A key opportunity with GenAI is that it is highlighting more than ever the need for standards – in both digital and human arenas. Key standards here include ISO 42001 Artificial Intelligence Management System and IEEE Ethically Aligned Design, both creating significant interest in the market.  On the digital side, GenAI is nothing without data (most importantly, copyrighted content) – it relies on algorithms that in turn rely on schemas, ontologies, interfaces, and impacts many other technical areas such as cybersecurity, management systems, and most obviously software development; on the human side it accentuates the need for verification and validation of data, and increasingly, ethics and ‘human-in-the-loop’ decision-making. Who’d have thought that we’d be having to legislate to keep people as those ultimately responsible…. 

 Those standards makers who have already been working on digital infrastructure, and in particular on digitalization of content, will benefit most from GenAI. The combination of metadata and content creates even more value – well-structured and semantic data can power discovery tools like conversational agents. A more commercial approach is to make standards content easier to integrate into learning systems (i.e., language models).  In this latter scenario we mean language models deployed as internal knowledge bases, or domain-specific ‘small’ language models – not the big general-purpose beasts that get all the headlines.   

Purpose-built, niche, verified, validated. Standards makers are ideally placed to provide this kind of content (or partner with those who can) and maximise their IP commercially. Whether it’s ‘SMART’ standards or content-as-a-service, these GenAI technologies create the potential to completely reimagine the user experience for standards, with virtual assistants providing access to standardized knowledge in critical use cases, from discovery to assessment. The challenge will be to do this in a way that creates meaningful value for users, and not simply creating a more expensive sales funnel. This will mean deliberate curation and possibly revision or extension of the content that trains these agents – e.g., a careful appraisal of when to build this in-house, when to partner, and what technologies to adopt. There are an increasing number of credible solutions, and the cost of training a language model to meet your specific needs continues to fall – although the skills required to develop and manage these workflows are still relatively scarce. You may find yourself competing with your own customers for resources – perhaps co-creation is the route in 2024? 
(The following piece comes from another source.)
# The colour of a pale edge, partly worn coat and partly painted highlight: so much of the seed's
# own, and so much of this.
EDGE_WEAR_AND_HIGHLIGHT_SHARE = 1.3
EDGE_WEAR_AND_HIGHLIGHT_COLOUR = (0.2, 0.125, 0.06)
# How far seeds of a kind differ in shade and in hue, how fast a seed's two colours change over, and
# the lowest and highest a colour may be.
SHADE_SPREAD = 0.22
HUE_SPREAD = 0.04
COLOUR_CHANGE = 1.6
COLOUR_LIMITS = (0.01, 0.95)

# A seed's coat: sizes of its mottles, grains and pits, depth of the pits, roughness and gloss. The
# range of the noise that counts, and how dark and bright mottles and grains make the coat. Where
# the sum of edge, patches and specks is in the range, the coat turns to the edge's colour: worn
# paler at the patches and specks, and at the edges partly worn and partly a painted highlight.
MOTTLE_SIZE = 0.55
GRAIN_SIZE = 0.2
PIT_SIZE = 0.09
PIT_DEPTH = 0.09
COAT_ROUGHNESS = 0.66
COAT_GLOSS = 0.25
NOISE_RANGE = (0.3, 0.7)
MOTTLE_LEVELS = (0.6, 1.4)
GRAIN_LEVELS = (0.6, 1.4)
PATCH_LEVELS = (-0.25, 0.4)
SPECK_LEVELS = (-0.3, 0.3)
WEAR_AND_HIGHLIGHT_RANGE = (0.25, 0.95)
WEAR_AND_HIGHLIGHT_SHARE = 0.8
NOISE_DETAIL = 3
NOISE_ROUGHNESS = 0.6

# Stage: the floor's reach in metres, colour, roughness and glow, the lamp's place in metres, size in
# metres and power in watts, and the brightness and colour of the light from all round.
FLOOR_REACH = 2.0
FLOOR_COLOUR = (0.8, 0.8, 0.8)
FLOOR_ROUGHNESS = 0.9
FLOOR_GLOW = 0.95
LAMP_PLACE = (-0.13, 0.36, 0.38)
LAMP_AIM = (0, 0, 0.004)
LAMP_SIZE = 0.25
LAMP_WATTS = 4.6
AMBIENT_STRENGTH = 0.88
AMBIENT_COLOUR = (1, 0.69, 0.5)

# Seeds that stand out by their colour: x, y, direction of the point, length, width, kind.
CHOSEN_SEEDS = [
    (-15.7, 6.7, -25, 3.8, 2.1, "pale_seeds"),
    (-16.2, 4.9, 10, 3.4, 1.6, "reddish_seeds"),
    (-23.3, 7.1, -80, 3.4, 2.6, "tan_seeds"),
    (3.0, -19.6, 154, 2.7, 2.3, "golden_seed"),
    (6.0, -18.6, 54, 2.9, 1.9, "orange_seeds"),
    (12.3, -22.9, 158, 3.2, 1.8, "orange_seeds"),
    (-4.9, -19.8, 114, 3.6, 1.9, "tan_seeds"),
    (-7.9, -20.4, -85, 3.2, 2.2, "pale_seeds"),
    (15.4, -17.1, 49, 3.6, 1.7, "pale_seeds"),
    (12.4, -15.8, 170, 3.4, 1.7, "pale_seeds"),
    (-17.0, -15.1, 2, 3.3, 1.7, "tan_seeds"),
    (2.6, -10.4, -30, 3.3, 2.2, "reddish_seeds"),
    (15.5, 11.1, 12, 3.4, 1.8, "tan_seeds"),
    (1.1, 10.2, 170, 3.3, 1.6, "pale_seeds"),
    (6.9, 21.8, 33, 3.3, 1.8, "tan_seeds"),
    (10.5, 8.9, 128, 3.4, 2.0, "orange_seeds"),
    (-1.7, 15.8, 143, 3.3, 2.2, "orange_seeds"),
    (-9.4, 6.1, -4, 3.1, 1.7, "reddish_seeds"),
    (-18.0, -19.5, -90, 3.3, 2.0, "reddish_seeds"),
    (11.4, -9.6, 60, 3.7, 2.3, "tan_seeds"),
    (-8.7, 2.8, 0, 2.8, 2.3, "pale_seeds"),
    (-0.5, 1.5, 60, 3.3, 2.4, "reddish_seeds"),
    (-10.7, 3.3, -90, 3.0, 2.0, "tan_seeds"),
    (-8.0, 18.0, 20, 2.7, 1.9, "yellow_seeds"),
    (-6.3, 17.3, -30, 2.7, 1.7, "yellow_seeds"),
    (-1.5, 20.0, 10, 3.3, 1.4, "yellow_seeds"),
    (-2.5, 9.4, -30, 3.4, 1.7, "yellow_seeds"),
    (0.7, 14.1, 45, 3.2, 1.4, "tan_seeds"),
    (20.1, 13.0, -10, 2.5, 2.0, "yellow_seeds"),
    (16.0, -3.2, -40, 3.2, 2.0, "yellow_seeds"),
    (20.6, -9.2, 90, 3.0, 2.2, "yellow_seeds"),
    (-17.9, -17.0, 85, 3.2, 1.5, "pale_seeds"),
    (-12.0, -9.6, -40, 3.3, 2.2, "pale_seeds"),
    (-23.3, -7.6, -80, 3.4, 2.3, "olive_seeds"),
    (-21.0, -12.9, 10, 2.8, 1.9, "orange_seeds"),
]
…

Proactive engagement in the AI revolution is not just about mitigating risks; it’s also about seizing these opportunities to innovate, to look again at your business model and re-evaluate where the value in your organization is – hint, ‘it’s your content and data – all of it’. Customers are also looking to standards to ensure the quality and reliability of their AI applications and also to boost public trust in AI technologies. In short, being AI-ready and proactive is not just a precautionary measure for SDOs; it’s a strategic imperative to harness the full potential of AI for both standards makers’ own businesses through effective licensing, while ensuring its safe, ethical, and effective deployment across the globe.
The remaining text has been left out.